---------- Records for this exercise ----------

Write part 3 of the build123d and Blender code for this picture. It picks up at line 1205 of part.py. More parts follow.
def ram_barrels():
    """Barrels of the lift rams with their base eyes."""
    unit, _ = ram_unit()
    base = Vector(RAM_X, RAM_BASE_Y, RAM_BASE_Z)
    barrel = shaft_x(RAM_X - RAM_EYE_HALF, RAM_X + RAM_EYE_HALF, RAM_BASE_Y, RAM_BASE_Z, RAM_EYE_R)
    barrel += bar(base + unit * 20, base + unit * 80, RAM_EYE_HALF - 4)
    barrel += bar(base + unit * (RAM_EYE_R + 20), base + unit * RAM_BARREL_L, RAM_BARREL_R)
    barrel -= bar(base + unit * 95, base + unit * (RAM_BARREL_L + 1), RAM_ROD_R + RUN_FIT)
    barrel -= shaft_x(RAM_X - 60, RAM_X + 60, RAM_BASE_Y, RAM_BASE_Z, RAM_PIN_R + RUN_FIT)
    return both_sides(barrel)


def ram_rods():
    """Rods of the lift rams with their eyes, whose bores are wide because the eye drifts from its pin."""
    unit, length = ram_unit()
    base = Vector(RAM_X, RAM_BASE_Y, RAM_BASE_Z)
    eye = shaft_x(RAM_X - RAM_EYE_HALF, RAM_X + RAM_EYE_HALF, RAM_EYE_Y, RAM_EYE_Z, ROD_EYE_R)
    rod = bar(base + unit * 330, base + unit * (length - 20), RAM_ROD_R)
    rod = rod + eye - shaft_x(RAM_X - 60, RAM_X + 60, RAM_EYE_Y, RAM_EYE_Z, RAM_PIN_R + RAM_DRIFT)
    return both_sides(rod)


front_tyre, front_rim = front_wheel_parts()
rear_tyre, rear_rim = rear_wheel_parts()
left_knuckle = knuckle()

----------
---------- Records for this exercise ----------

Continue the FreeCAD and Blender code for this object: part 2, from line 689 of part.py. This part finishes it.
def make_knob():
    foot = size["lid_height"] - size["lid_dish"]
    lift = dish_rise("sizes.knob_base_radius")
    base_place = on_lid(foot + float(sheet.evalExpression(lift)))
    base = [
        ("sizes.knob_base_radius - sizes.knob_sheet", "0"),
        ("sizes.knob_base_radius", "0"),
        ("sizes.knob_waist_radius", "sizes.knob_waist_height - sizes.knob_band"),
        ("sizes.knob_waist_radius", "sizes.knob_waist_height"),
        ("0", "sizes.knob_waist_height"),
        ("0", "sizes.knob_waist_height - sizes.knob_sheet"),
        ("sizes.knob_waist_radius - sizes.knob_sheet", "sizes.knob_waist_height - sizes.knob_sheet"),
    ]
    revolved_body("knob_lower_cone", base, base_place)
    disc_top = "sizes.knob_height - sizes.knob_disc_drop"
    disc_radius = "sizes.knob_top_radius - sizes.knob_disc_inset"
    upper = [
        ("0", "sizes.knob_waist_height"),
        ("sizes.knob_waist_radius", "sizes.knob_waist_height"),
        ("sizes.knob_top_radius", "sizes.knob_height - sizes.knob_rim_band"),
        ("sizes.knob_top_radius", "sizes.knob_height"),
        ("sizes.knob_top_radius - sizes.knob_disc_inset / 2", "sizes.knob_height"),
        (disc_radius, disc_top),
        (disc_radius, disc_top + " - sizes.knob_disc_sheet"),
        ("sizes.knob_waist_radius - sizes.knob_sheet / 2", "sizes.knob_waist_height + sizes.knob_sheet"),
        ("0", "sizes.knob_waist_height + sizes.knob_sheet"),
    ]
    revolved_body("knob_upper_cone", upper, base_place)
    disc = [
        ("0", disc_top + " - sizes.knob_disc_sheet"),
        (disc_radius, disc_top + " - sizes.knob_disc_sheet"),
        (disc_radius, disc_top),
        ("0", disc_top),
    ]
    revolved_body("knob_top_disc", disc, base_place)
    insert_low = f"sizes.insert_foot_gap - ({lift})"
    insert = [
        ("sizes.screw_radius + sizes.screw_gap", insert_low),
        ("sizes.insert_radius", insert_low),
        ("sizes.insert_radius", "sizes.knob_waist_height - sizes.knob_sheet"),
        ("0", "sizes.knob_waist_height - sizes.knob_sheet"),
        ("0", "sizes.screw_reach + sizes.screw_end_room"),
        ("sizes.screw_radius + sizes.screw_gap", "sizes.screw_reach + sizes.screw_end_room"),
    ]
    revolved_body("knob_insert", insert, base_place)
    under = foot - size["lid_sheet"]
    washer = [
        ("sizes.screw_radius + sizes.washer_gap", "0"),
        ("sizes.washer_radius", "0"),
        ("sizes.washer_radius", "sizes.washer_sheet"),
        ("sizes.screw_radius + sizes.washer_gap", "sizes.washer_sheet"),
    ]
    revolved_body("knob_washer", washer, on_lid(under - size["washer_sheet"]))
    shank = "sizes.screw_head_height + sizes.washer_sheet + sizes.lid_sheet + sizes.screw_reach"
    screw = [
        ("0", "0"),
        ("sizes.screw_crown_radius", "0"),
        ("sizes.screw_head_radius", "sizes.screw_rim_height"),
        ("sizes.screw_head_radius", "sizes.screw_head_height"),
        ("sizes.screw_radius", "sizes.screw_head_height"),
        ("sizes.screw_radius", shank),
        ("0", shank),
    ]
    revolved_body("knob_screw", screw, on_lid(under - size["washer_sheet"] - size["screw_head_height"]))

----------

__Prompt__
Where a line in the entries holds the word "from", copy that line.

__In response__
    """Rods of the lift rams with their eyes, whose bores are wide because the eye drifts from its pin."""
Continue the FreeCAD and Blender code for this object: part 2, from line 689 of part.py. This part finishes it.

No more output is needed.